Ver. 24. And looking up, he said, 1 see men as it were trees, walking. As much as to say, I see something obscurely and confusedly; for I see men walking, but in such a way that I cannot distinguish whether they are men or trees. Just as it happens to ourselves, says Bede ; when we see people at a great distance, we can only distinguish men from trees- by their motion, because men walk, but trees do not. The word walking must be referred to men, not to trees, as is plain by the Greek. The word walking in the Latin text, however, might refer to trees in this sense : I see men as it were trees split, and therefore two-footed, and so walking. This blind man, therefore, as yet in darkness, saw men as it were through a mist and cloud, in which they appeared greater than they really were, it might be as thick and tall as trees, as by means of magnifying glasses letters appear larger than they are in reality. 

It is related of S. Gregory Thaumaturgus, that in the Decian persecution he fled with his deacon to a certain hill. A certain traitor made known where they were to the persecutors, who carefully searched the whole hill to discover Gregory. With strong faith in God, he stood in prayer, with eyes immovable and hands stretched out But God smote the persecutors with inability to see. They returned and reported that they had seen nothing on the hill except two trees a little distant from one another. When they had gone away, the traitor himself went up the hill and saw two men, Gregory and his deacon, instead of the trees. He acknowledged that it was the work of Divine power that they had appeared to the persecutors to be trees, and he fell down at their feet, and from a traitor became a confessor of the faith. (S. Greg. Nyss. in Vita.) 

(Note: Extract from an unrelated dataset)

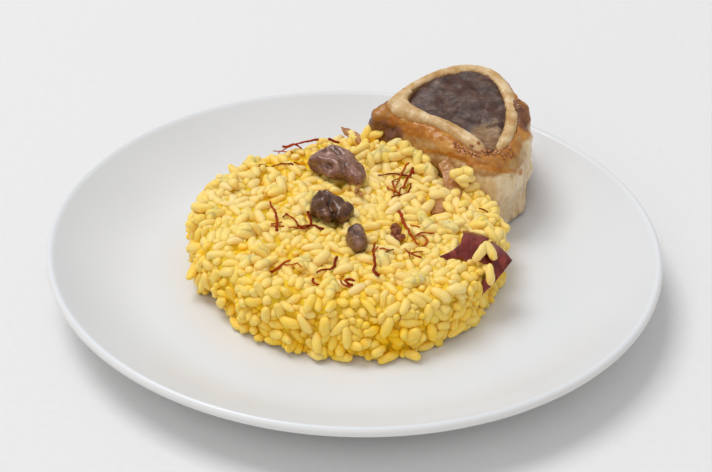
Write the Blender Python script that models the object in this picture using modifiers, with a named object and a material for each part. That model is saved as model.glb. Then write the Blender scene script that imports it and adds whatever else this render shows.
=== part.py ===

Mystically: The Scholiast in S. Jerome says, "The blind man is a penitent sinner. He sees men as trees walking, because he esteems every one superior to himself. With David he counts himself unworthy to be called a man, deeming himself to be a dead dog and a flea" (2 Sam. xvi.). 

Ver. 25. After that again He laid His hands upon his eyes, and he began to see, and was restored so that he saw all things dearly. Christ wished not suddenly, but by degrees, perfectly to illuminate this blind man: 1st. That He might exhibit miracles of every description. 2nd. That this miracle might be more esteemed. 3rd. And principally, That He might accommodate Himself to the imperfect faith of the blind man and those who brought him, their faith increasing as the miracle proceeded ; and that He might the more kindle in them faith, hope, and desire that it might be brought to a perfect work. " In the first place, He cured this blind man imperfectly," says Euthymius, "inasmuch as he believed imperfectly, that he who as yet had but a little vision might by means of the little light believe more perfectly, and be healed more completely ; for He was the wise Physician." And by and by he says, " Increase of faith deserved increase of healing." 

Tropologically : Christ wished to teach us that the unbeliever and the sinner are gradually illuminated by God, and that they ought correspondingly to make gradual increase in the knowledge and worship of God. "He did it," says Bede, "that He might show the greatness of human blindness, which is wont to arrive step by step, and by certain grades, as it were, of progression, at the light of the Divine knowledge." For as the Scholiast says, "There are degrees of knowledge; neither can any one arrive in a single hour, or, indeed, without considerable time, at perfect knowledge." We have experience of this in children and scholars, who must be taught and instructed step by step. For if the teacher, being impatient of delay and trouble, should wish to teach them everything at once, he would crush their memory and intellect, so that they would take in nothing. It is like wine when it is poured into a vessel with a narrow neck ; if you try to pour it all in at once, you pour in scarcely anything, but nearly the whole is spilled. Worthy of note is the Italian proverb, "Gently, gently, if you would go far ; " or the saying of the philosopher, " Progression is by degrees." 

Symbolically : The Scholiast in S. Jerome says, "Christ laid His hands upon his eyes, that he might see all things clearly, that is, that by visible works he might understand things invisible, and which eye hath not seen ; and that after the film of sin he might clearly behold the state of his soul with the eye of a clean heart. For blessed are the pure in heart, for they shall see God."